The cooks, on the other hand, develop authentic interdependent relationships with their neighbor customers and even with other cooks in the area.

What’s the rub?

Of course, as I mentioned previously, we’ve outlawed these types of activities — just as Uber and Airbnb have discovered in their ongoing conflicts with local regulators. In fact, Josephine may face a tougher road than most, as their goals not only conflict with typical zoning regulations that outlaw home-based businesses, but also with health and safety regulations that govern food production.

My hope is that, like Uber and Airbnb, communities will find the middle ground that works for them rather than trying to force new forms of innovation into established, either/or systems of doing things.

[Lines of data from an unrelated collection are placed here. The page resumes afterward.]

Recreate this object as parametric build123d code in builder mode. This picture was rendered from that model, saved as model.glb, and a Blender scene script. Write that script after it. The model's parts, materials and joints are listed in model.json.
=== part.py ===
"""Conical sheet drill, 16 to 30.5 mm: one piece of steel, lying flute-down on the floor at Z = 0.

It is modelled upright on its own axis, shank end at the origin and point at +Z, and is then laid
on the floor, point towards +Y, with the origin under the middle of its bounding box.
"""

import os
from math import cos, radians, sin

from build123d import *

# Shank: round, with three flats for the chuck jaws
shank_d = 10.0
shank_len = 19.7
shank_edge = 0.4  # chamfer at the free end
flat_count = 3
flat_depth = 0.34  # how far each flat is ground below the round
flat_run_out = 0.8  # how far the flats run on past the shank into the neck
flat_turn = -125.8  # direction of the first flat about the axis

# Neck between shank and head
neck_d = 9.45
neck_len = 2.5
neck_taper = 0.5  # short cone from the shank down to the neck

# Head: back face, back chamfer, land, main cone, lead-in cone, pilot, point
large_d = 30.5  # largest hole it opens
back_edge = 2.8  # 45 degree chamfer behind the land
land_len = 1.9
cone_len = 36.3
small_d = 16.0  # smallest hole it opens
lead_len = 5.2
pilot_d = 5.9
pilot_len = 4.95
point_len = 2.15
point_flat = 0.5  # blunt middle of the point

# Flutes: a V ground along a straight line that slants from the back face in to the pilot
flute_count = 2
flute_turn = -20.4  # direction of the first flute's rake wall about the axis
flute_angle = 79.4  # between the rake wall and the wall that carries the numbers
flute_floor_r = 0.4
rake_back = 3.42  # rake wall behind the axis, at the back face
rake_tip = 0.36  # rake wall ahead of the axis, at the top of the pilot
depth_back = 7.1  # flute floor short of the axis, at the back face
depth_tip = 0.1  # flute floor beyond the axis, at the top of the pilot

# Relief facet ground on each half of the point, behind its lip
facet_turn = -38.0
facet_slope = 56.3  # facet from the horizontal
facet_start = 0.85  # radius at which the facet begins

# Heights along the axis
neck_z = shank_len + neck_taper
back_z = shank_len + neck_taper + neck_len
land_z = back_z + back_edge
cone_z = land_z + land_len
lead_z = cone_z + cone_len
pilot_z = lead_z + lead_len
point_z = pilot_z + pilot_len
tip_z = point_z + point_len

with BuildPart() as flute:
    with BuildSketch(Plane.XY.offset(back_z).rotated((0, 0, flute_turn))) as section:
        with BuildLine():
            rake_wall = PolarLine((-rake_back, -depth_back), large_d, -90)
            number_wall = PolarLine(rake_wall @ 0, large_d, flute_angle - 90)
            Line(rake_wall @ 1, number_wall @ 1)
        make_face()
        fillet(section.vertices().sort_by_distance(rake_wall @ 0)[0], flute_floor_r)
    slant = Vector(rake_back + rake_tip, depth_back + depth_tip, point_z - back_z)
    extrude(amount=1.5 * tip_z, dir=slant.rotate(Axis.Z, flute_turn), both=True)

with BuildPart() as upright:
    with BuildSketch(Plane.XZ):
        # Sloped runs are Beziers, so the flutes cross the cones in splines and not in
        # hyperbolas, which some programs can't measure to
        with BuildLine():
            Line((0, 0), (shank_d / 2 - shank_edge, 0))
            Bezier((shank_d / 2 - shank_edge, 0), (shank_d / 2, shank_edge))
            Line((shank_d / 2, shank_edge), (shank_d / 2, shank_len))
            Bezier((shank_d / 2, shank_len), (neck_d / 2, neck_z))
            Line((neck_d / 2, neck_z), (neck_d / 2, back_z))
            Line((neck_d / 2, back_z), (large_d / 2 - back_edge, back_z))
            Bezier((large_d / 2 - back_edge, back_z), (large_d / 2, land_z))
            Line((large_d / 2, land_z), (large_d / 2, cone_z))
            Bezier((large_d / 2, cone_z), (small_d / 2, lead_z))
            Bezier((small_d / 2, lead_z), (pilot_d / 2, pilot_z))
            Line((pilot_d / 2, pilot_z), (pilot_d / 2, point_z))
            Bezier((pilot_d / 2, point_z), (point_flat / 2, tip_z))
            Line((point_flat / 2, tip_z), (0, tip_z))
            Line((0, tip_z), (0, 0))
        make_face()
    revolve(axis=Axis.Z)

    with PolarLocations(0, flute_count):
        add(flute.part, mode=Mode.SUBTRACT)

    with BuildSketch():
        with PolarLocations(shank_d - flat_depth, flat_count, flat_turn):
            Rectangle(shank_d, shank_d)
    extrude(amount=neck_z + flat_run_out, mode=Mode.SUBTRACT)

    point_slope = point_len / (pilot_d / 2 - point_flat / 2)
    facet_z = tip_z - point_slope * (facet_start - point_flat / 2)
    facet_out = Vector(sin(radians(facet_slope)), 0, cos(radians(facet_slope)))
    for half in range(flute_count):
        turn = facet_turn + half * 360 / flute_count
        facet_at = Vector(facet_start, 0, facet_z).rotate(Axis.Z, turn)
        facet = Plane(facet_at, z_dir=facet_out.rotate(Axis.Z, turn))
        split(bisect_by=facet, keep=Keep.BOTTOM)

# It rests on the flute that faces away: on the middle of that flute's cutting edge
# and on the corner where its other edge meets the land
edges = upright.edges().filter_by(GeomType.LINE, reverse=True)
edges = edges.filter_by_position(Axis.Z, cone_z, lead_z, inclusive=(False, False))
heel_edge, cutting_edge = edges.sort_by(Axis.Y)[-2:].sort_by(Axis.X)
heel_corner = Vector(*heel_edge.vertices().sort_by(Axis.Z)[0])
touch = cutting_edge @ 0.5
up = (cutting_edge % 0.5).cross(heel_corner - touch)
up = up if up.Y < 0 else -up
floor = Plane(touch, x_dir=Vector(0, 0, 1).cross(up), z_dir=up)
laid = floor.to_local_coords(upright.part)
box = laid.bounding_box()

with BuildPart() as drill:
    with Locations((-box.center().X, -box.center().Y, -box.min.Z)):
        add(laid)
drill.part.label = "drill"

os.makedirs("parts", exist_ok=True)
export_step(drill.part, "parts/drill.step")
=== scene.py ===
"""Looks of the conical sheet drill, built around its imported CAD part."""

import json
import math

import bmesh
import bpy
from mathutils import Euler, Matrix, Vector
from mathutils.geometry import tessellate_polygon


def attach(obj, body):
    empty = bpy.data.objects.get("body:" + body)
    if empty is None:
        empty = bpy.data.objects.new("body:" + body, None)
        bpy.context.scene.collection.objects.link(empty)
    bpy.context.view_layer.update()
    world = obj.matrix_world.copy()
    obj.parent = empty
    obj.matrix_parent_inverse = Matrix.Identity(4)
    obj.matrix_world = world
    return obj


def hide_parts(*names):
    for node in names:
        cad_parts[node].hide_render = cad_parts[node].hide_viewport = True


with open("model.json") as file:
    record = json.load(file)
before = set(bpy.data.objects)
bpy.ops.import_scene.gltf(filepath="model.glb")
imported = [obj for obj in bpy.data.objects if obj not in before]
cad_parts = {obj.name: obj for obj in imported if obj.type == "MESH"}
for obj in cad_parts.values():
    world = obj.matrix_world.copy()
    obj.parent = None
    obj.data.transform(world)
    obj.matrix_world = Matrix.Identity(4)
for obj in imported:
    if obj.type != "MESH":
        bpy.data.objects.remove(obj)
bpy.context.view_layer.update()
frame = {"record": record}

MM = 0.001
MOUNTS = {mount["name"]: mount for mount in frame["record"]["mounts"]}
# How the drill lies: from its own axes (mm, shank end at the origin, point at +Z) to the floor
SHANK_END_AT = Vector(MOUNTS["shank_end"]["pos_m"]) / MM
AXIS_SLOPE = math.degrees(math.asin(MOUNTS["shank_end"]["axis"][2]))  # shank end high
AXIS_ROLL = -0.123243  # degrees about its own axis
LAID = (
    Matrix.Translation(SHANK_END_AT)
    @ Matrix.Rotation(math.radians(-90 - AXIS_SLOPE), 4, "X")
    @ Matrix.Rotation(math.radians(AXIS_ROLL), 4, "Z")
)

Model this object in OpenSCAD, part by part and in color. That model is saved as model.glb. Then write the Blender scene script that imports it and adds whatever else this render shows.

Surely there are levels of production below which the use of an inspected home kitchen might be acceptable, and surely the traffic generated by a handful of customers each day is of no real consequence. But existing regulations (and, in many cases, attitudes) say otherwise.

You can read more about how Josephine is taking on these challenges here, here and here.

In closing

Looking at the types of neighborhoods described by the Michael Harriot piece — places where many if not most people lack the option of just buying their way out of their problems — should tell us something.

When we need each other we naturally organize ourselves in particular ways. Those ways work, from a purely functional standpoint. But they also work on a deeper level. By bringing us closer and enabling the give-and-take of daily human negotiation, they also make us something more. Something better.

There’s the idea of community as it’s often presented in marketing literature and then there’s this. When people say they yearn for community, whether they realize it or not, this is what they’re pining for.